Member of the Chamber of Deputies
- In office 15 March 1941 – 15 May 1945
- Constituency: 21st Departmental Group
- In office 9 January 1933 – 15 May 1937
- Constituency: 21st Departmental Group

Personal details
- Born: 24 September 1884 Valparaíso, Chile
- Died: 21 April 1960 (aged 75) Santiago, Chile
- Party: Radical Party
- Spouse: Ana Vilugrón Osorio
- Alma mater: University of Chile
- Profession: Agronomist

= Ramón Olave =

Chilean parliamentarian (1884–1960)

Ramón Olave Acuña (24 September 1884 – 21 April 1960) was a Chilean agronomist and Radical Party politician. He served as a Member of the Chamber of Deputies representing the province of Cautín in two non-consecutive periods between 1933 and 1945.

== Biography ==
Olave Acuña was born in Valparaíso on 24 September 1884, the son of Ramón Olave Chávez and Magdalena Acuña Velásquez. He married Ana Vilugrón Osorio.

He studied at secondary schools in Temuco and Concepción, and later at the Agronomic Institute of the University of Chile, qualifying as an agronomist in 1908.
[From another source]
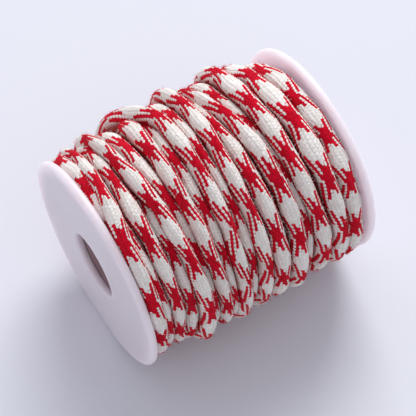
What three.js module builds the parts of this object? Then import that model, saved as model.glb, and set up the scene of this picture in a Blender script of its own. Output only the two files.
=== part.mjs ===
// A roll of braided cotton cord on a plastic spool that lies on its side.
// Millimetres, +Z up. The spool's axis runs along X and the floor is z = 0.
import * as THREE from "three";
import { mergeVertices } from "three/addons/utils/BufferGeometryUtils.js";

// Spool: two round plates on a tube
const FLANGE_RADIUS = 31;
const SPOOL_LENGTH = 72;
const FLANGE_THICKNESS = 2.3;
const FLANGE_EDGE_ROUNDING = 1.05;
const BORE_RADIUS = 9.5;
const BORE_EDGE_ROUNDING = 0.8; // at the plates' outer faces
const TUBE_WALL = 1.5;
const REST_CHORD = 8; // the plates rest on a flat this wide, worn on the rim
const PIECE_GAP = 0.3;

// Cord: what one turn measures, and how full the spool is beneath the last turns
const CORD_DIAMETER = 6.4;
const PACKED_RADIUS = 27.5;
const PRESSED_CROWN = 30.8; // how far a turn stands out where the floor presses it
const RIDGE_SPREAD = 1.5; // a ridge falls off by its offset squared over this many cord radii

// Grid of the wound surface
const ANGLE_STEPS = 64;
const LENGTH_STEPS = 84;

// Angles run round the spool's axis: 0 faces -Y, 90 is the top, 180 faces +Y, 270 rests on the floor.
const STATION_ANGLES = [-30, 0, 30, 60, 90, 120, 150, 180];
const LOOP_START = STATION_ANGLES[0];
const LOOP_SEEN = STATION_ANGLES[STATION_ANGLES.length - 1];
const LOOP_END = LOOP_START + 360;
const TUCK_ANGLE = 25; // stretch over which the last turn dives beneath the others

// Each row is one turn: its place along the axis and how far its crown stands from the axis,
// at the station angles. Behind the last station a turn runs on into the row below. The first row
// is the last turn of the layer beneath, which climbs up beside the far plate on the hidden side.
const TURNS = [
  { along: [30.2, 30.2, 30.2, 30.2, 30.2, 30.2, 30.2, 30.2], crown: [27.5, 27.5, 27.5, 27.5, 27.5, 27.5, 27.5, 27.5] },
  { along: [29.6, 29.6, 29.8, 29.9, 29.6, 28.6, 27.0, 26.2], crown: [31.0, 31.2, 31.0, 30.8, 30.6, 30.0, 29.4, 30.0] },
  { along: [25.6, 25.2, 24.9, 24.3, 23.6, 22.9, 22.2, 21.6], crown: [31.2, 31.8, 32.6, 33.0, 32.8, 32.3, 31.6, 31.8] },
  { along: [19.2, 19.0, 18.6, 17.6, 17.2, 16.9, 17.3, 17.0], crown: [30.8, 31.8, 32.6, 33.0, 33.2, 33.6, 33.9, 32.7] },
  { along: [15.0, 15.1, 15.3, 15.0, 13.9, 12.3, 12.2, 12.4], crown: [29.1, 29.5, 29.9, 29.7, 29.7, 30.5, 31.3, 31.5] },
  { along: [12.5, 11.6, 12.1, 12.1, 10.8, 8.2, 7.4, 8.0], crown: [32.2, 32.4, 32.8, 33.0, 33.0, 32.4, 31.6, 31.4] },
  { along: [6.6, 5.8, 6.2, 6.3, 6.1, 5.9, 5.6, 4.6], crown: [31.6, 32.0, 32.4, 32.4, 31.2, 30.6, 30.6, 31.0] },
  { along: [0.4, 0.4, 1.0, 1.5, 2.2, 2.7, 2.8, 1.4], crown: [31.4, 32.0, 32.8, 33.2, 33.6, 34.0, 34.2, 32.8] },
  { along: [-3.2, -2.8, -2.2, -1.9, -1.6, -1.0, -1.0, -3.0], crown: [29.9, 30.1, 30.5, 30.7, 31.1, 31.3, 31.5, 31.5] },
  { along: [-8.6, -9.0, -9.3, -9.0, -8.8, -8.0, -7.4, -6.8], crown: [30.4, 30.4, 30.2, 30.4, 30.6, 30.6, 30.2, 30.6] },
  { along: [-6.0, -6.0, -6.0, -5.2, -5.2, -5.6, -12.0, -16.2], crown: [32.0, 32.4, 32.8, 33.2, 33.6, 34.4, 34.8, 32.8] },
  { along: [-11.0, -11.6, -12.6, -12.9, -12.2, -11.5, -11.0, -11.4], crown: [30.8, 31.8, 32.6, 33.0, 33.0, 32.8, 31.6, 31.6] },
  { along: [-14.5, -14.8, -15.2, -15.7, -16.5, -17.6, -17.8, -17.4], crown: [29.9, 29.9, 29.7, 29.9, 30.5, 31.3, 30.9, 30.3] },
  { along: [-17.6, -18.0, -17.8, -19.2, -20.8, -22.0, -22.4, -22.4], crown: [32.4, 32.8, 33.2, 33.2, 33.2, 33.0, 32.8, 32.4] },
  { along: [-22.0, -22.0, -21.6, -21.3, -21.0, -21.2, -21.6, -21.8], crown: [29.7, 29.9, 30.1, 29.9, 29.1, 28.7, 28.7, 29.3] },
  { along: [-25.0, -25.7, -25.6, -25.7, -25.5, -24.6, -24.4, -25.4], crown: [29.2, 30.4, 31.8, 32.2, 31.6, 30.6, 30.2, 30.8] },
  { along: [-29.0, -29.0, -29.0, -29.4, -30.8, -31.0, -31.0, -31.0], crown: [28.8, 29.8, 30.8, 30.8, 30.2, 31.0, 30.8, 30.4] },
  { along: [-31.0, -31.0, -31.0, -31.0, -30.0, -28.8, -28.4, -28.2], crown: [29.4, 30.4, 31.6, 32.2, 32.4, 32.0, 31.6, 31.6] },
];

// Worked out from the sizes above
const REST_DROP = FLANGE_RADIUS - Math.sqrt(FLANGE_RADIUS ** 2 - (REST_CHORD / 2) ** 2);
const AXIS_HEIGHT = FLANGE_RADIUS - REST_DROP;
const TUBE_RADIUS = BORE_RADIUS + TUBE_WALL;
const INNER_FACE = SPOOL_LENGTH / 2 - FLANGE_THICKNESS;
const WINDING_HALF = INNER_FACE - PIECE_GAP;

const finish = (color, roughness) =>
  new THREE.MeshStandardMaterial({ color, roughness, metalness: 0 });
const SPOOL_PLASTIC = finish("#e4e4ee", 0.35);
const COTTON_CORD = finish("#c9828a", 0.95);

/** A point at an angle round the axis; nothing reaches beneath the floor. */
function roundAxis(along, radius, degrees) {
  const angle = THREE.MathUtils.degToRad(degrees);
  const height = AXIS_HEIGHT + radius * Math.sin(angle);
  return new THREE.Vector3(along, -radius * Math.cos(angle), Math.max(height, 0));
}

/** A closed ring made by sweeping a closed outline of [along, radius] points round the axis. */
function ringFromOutline(outlineAt, pointCount, steps) {
  const positions = [];
  const triangles = [];
  for (let step = 0; step < steps; step += 1) {
    const degrees = LOOP_START + (360 * step) / steps;
    for (const [along, radius] of outlineAt(degrees)) {
      positions.push(...roundAxis(along, radius, degrees).toArray());
    }
  }
  for (let step = 0; step < steps; step += 1) {
    const here = step * pointCount;
    const ahead = ((step + 1) % steps) * pointCount;
    for (let i = 0; i < pointCount; i += 1) {
      const j = (i + 1) % pointCount;
      triangles.push(here + i, ahead + i, here + j);
      triangles.push(here + j, ahead + i, ahead + j);
    }
  }
  const geometry = new THREE.BufferGeometry();
  geometry.setAttribute("position", new THREE.Float32BufferAttribute(positions, 3));
  geometry.setIndex(triangles);
  const closed = mergeVertices(geometry, 1e-4);
  closed.computeVertexNormals();
  return closed;
}

/** Value of a turn's row at an angle, smooth between the stations. */
function alongStations(values, degrees) {
  const step = STATION_ANGLES[1] - STATION_ANGLES[0];
  const place = (degrees - LOOP_START) / step;
  const i = Math.min(Math.floor(place), values.length - 2);
  const before = values[Math.max(i - 1, 0)];
  const after = values[Math.min(i + 2, values.length - 1)];
  const t = place - i;
  const slopeIn = (values[i + 1] - before) / 2;
  const slopeOut = (after - values[i]) / 2;
  const rise = values[i + 1] - values[i];
  return values[i] + t * (slopeIn + t * (3 * rise - 2 * slopeIn - slopeOut + t * (slopeIn + slopeOut - 2 * rise)));
}

/** Where one turn lies at an angle: its place along the axis and its crown's distance from it. */
function turnAt(index, degrees) {
  const turn = TURNS[index];
  const last = STATION_ANGLES.length - 1;
  let along = 0;
  let crown = 0;
  if (degrees <= LOOP_SEEN) {
    along = alongStations(turn.along, degrees);
    crown = alongStations(turn.crown, degrees);
  } else {
    const next = TURNS[index + 1] ?? turn;
    const share = THREE.MathUtils.smoothstep(degrees, LOOP_SEEN, LOOP_END);
    along = THREE.MathUtils.lerp(turn.along[last], next.along[0], share);
    crown = THREE.MathUtils.lerp(turn.crown[last], next.crown[0], share);
    const pressed = Math.sin(Math.PI * share);
    crown = Math.min(crown, THREE.MathUtils.lerp(crown, PRESSED_CROWN, pressed));
  }
  if (index === TURNS.length - 1) {
    const tucked = THREE.MathUtils.smoothstep(degrees, LOOP_END - TUCK_ANGLE, LOOP_END);
    crown -= tucked * (crown - PACKED_RADIUS);
  }
  return { along, crown };
}

/** The wound surface's distance from the axis: the highest turn at that place, or the packed cord beneath. */
function woundRadius(along, turns) {
  const spread = (RIDGE_SPREAD * CORD_DIAMETER) / 2;
  const crests = turns.map((turn) => turn.crown - (along - turn.along) ** 2 / spread);
  return Math.max(PACKED_RADIUS, ...crests);
}

/** Outline of the wound cord at one angle: out along the turns' crests, back along the tube. */
function woundOutline(degrees) {
  const turns = TURNS.map((_, index) => turnAt(index, degrees));
  const seat = TUBE_RADIUS + PIECE_GAP;
  const outline = [
    [-WINDING_HALF, seat],
    [WINDING_HALF, seat],
  ];
  for (let i = 0; i <= LENGTH_STEPS; i += 1) {
    const along = WINDING_HALF - (2 * WINDING_HALF * i) / LENGTH_STEPS;
    outline.push([along, woundRadius(along, turns)]);
  }
  return outline;
}

/** Outline of an end plate: a flat disc with a hole and a rounded rim. */
function flangeOutline(outerFace, innerFace) {
  const side = Math.sign(outerFace - innerFace);
  const round = FLANGE_EDGE_ROUNDING;
  const outline = [];
  const corners = [
    { face: innerFace, towards: side, from: 180, to: 90 },
    { face: outerFace, towards: -side, from: 90, to: 0 },
  ];
  for (const { face, towards, from, to } of corners) {
    for (let i = 0; i <= 4; i += 1) {
      const angle = THREE.MathUtils.degToRad(THREE.MathUtils.lerp(from, to, i / 4));
      const reach = round * (1 - Math.abs(Math.cos(angle)));
      outline.push([face + towards * reach, FLANGE_RADIUS - round + round * Math.sin(angle)]);
    }
  }
  const mouth = BORE_EDGE_ROUNDING;
  for (let i = 0; i <= 3; i += 1) {
    const angle = THREE.MathUtils.degToRad(30 * i);
    const inwards = mouth * (1 - Math.cos(angle));
    outline.push([outerFace - side * inwards, BORE_RADIUS + mouth * (1 - Math.sin(angle))]);
  }
  outline.push([innerFace, BORE_RADIUS]);
  return side > 0 ? outline.reverse() : outline;
}

function flange(name, side) {
  const outer = (side * SPOOL_LENGTH) / 2;
  const outline = flangeOutline(outer, side * INNER_FACE);
  const mesh = new THREE.Mesh(ringFromOutline(() => outline, outline.length, 96), SPOOL_PLASTIC);
  mesh.name = name;
  return mesh;
}

function coreTube() {
  const half = INNER_FACE - PIECE_GAP;
  const outline = [
    [-half, BORE_RADIUS],
    [half, BORE_RADIUS],
    [half, TUBE_RADIUS],
    [-half, TUBE_RADIUS],
  ];
  const mesh = new THREE.Mesh(ringFromOutline(() => outline, outline.length, 64), SPOOL_PLASTIC);
  mesh.name = "core_tube";
  return mesh;
}

function woundCord() {
  const pointCount = LENGTH_STEPS + 3;
  const mesh = new THREE.Mesh(ringFromOutline(woundOutline, pointCount, ANGLE_STEPS), COTTON_CORD);
  mesh.name = "wound_cord";
  return mesh;
}

const roll = new THREE.Group();
roll.add(flange("flange_near", -1), flange("flange_far", 1), coreTube(), woundCord());

export default roll;
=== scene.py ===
"""A roll of braided cotton cord on a plastic spool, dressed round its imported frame.

Lengths are millimetres up to the mesh, which is in metres. The spool's axis runs along X. Angles
run round it in degrees: 0 faces -Y, 90 is the top, 180 faces +Y and 270 rests on the floor.
"""

import logging
import math
from dataclasses import dataclass, field
from enum import Enum
from typing import Any, Sequence

import bpy
import numpy as np
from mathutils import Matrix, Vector


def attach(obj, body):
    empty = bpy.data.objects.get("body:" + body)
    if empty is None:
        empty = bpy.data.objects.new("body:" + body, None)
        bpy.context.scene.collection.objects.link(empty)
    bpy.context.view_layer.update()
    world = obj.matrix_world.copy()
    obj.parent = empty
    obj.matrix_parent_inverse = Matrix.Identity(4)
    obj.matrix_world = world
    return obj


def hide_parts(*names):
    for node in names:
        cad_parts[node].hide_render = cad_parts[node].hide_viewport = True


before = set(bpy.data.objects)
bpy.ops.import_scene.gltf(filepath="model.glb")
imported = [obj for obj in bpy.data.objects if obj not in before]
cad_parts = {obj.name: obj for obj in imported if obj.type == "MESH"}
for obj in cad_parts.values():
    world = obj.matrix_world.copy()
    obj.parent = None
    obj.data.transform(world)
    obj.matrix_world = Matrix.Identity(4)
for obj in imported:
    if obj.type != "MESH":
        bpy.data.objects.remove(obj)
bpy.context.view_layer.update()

log = logging.getLogger("roll")
MM = 0.001
IMAGE_SIDE = 416
MIX_A, MIX_B, MIX_RESULT = 6, 7, 2  # sockets of a Mix node that mixes colours

# Spool and cord, as in the part's source. The angles are where a turn is measured, where it
# begins, where the photograph stops showing it and where it ends.
AXIS_HEIGHT = math.sqrt(31.0**2 - 4.0**2)
INNER_FACE = 33.7
CORD_RADIUS = 3.2
PACKED_CROWN = 27.5
PRESSED_CROWN = 30.8
STATIONS = (-30, 0, 30, 60, 90, 120, 150, 180)
LOOP_START, LOOP_SEEN, LOOP_END = -30.0, 180.0, 330.0
TUCK_ANGLE = 25.0  # stretch over which the last turn dives beneath the others
TUCK_ALONG = 2.5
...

He worked as an agricultural producer and livestock farmer in the province of Cautín. He also served as head of section and professor at the Agricultural School of Concepción, administrator of the Agricultural Station of Temuco, and administrator of the forest reserves of Villarrica. He later became Regional Agronomic Delegate for the southern frontier zone and was a founding secretary of the Agricultural Cooperative and Development Society of Temuco.

Between 1939 and 1940 he served as Director of the Agricultural Credit Fund and later as Inspector General of agricultural schools throughout Chile.

== Political career ==
A member of the Radical Party, Olave Acuña was part of the party’s Central Council.

He was elected Deputy for the 21st Departmental Group —Temuco, Imperial and Villarrica— for the period 1933–1937, serving on the standing committee on Agriculture and Colonization.

He was re-elected Deputy for the same constituency for the period 1941–1945, again serving on the Agriculture and Colonization Committee.

== Other activities ==
Olave Acuña was a member of the Agronomic Society of Chile and served as Director-General of the Boy Scouts of Chile.